Les Bucoliques, sous la forme de dix dialogues et monologues en vers, laissent entr'apercevoir la vie paisible des simples bergers de l'Arcadie idyllique. Sur un air évanescent, c'est la beauté de la nature qui est chantée.


Mais qu'est-ce que la nature d'après Virgile ? Il faut lire les Géorgiques pour mieux le comprendre, quatre longs poèmes prétextant enseigner les arts agricoles pour chanter la beauté et les peines de la campagne.



Je chante les moissons : je dirai sous quel signe
Il faut ouvrir la terre et marier la vigne ;
Les soins industrieux que l'on doit aux troupeaux,
Et l'abeille économe, et ses sages travaux.
Astres qui, poursuivant votre course ordonnée,
Conduisez dans les cieux la marche de l'année ;
Protecteur des raisins, déesse des moissons,
Si l'homme encor sauvage, instruit par vos leçons,
Quitta le gland des bois pour les gerbes fécondes,
Et d'un nectar vermeil rougit les froides ondes ;
Divinités des prés, des champs et des forêts,
Faunes aux pieds légers, vous nymphes des guérets,
Faunes, nymphes, venez ; c'est pour vous que je chante. »

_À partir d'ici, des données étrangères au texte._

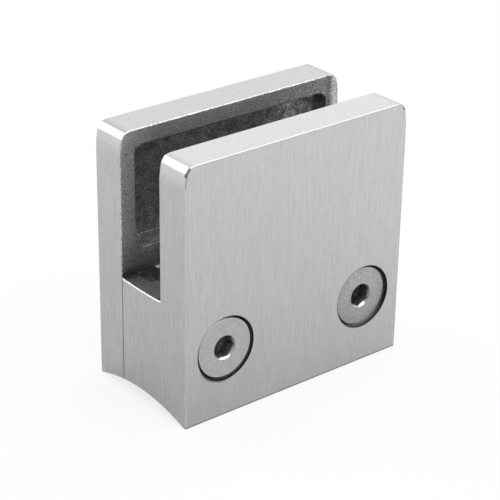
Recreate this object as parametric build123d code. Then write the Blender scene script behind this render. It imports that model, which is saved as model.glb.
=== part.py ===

La nature, c'est un monde organisé, ordonné sur des rythmes réguliers : celui de la succession des saisons, celui de la course des astres parmi les douze signes du Zodiaque. Thèmes encore si vifs à la Renaissance, enluminés avec grâce au XVe siècle dans les Très riches heures du duc de Berry ! Ce monde est peuplé de divinités multiples : c'est le royaume de Pan (« Tout »), l'habitat de Bacchus, où vivent nymphes et faunes au creux des ruisseaux, dans les étangs paisibles ou dans les forêts profondes.


Mais la nature que chante Virgile n'est pas la nature sauvage. C'est la campagne des paysans.


J'ai le sentiment que cette poésie des campagnes ne nous touche plus aussi profondément qu'il y a encore quelques décennies, quand nos pères cultivaient encore pour la plupart d'entre eux la terre. La nature, depuis nos villes immondes, nous la rêvons sauvage, vierge, immaculée.


Virgile, au contraire, avec une approche très concrète, parle de la nature habitée par les hommes.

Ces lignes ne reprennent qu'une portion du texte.